Lisa Totzauer als Zünglein an der Waage? 

Lisa Totzauer © ORF Lisa Totzauer
Und dann ist da auch noch Lisa Totzauer, die sich ebenfalls um den Posten der ORF-Chefin bewirbt. Sie ist derzeit Channel Managerin von ORF 1 und hatte als solche keine leichte Zeit. ORF 1 ist das Sorgenkind des ORF. Mit seinem auf ein junges Publikum ausgerichteten Programm kam der Sender in den vergangenen Jahren ziemlich schnell und sehr stark unter die Räder.
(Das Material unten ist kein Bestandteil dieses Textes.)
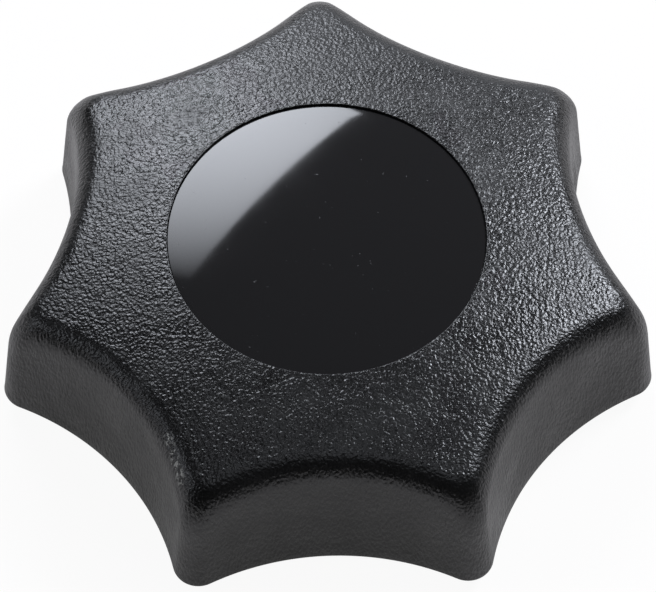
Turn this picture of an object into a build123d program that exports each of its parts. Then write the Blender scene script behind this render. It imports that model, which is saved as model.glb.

Auch Totzauer hat den Quotenverfall nicht stoppen können, doch sie hat einiges versucht, allen voran am Vorabend und im Bereich der Information. 

Anders als beim ZDF in Deutschland, ist es beim ORF übrigens kein großes Thema, dass es mit Lisa Totzauer auch eine Frau gibt, die ORF-Chefin werden will. Zwischen 2002 und 2006 ist der ORF mit Monika Lindner schon einmal von einer Frau geleitet worden - der Druck, dass nun endlich mal eine Frau an die Spitze des Senders müsste, ist also weniger groß. An dieser Stelle wirkt der ORF weniger anachronistisch als das ZDF oder so manche ARD-Anstalt in der Vergangenheit. Auch Totzauer sagt stets, dass sie sich keinem politischer Lager zugehörig fühlt. Dennoch gilt auch sie als bürgerliche Kandidatin - und das könnte sich als entscheidender Vorteil für Alexander Wrabetz erweisen. 

Kann sich der ÖVP-Freundeskreis im Stiftungsrat nämlich nicht auf Weißmann oder Totzauer einigen, könnte es zu einem Split der Stimmen kommen. Und weil mit einfacher Mehrheit gewählt wird, hätte der Amtsinhaber plötzlich doch wieder gute Chancen auf weitere fünf Jahre in seinem Job. Dazu müsste Wrabetz nur wieder ein buntes Bündnis aus den übrigens Fraktionen im Stiftungsrat bilden. Dass er das kann, hat er in den vergangenen Jahren mehrfach unter Beweis gestellt. Allerdings hat sich mit Thomas Prantner auch der stellvertretende Technik-Direktor für den ORF-Generaldirektorenposten beworben. Ihm werden zwar keine Chancen eingeräumt, Prantner gilt aber als FPÖ-nah. Und die Stimmen dieser Stiftungsräte bräuchte Wrabetz wohl ziemlich sicher, um am Dienstag gewählt zu werden. Sicher ist die Wiederwahl des bisherigen ORF-Chefs also keinesfalls. Im Gegenteil: So sehr wie im August 2021 hat der Stuhl von Alexander Wrabetz noch nie gewackelt.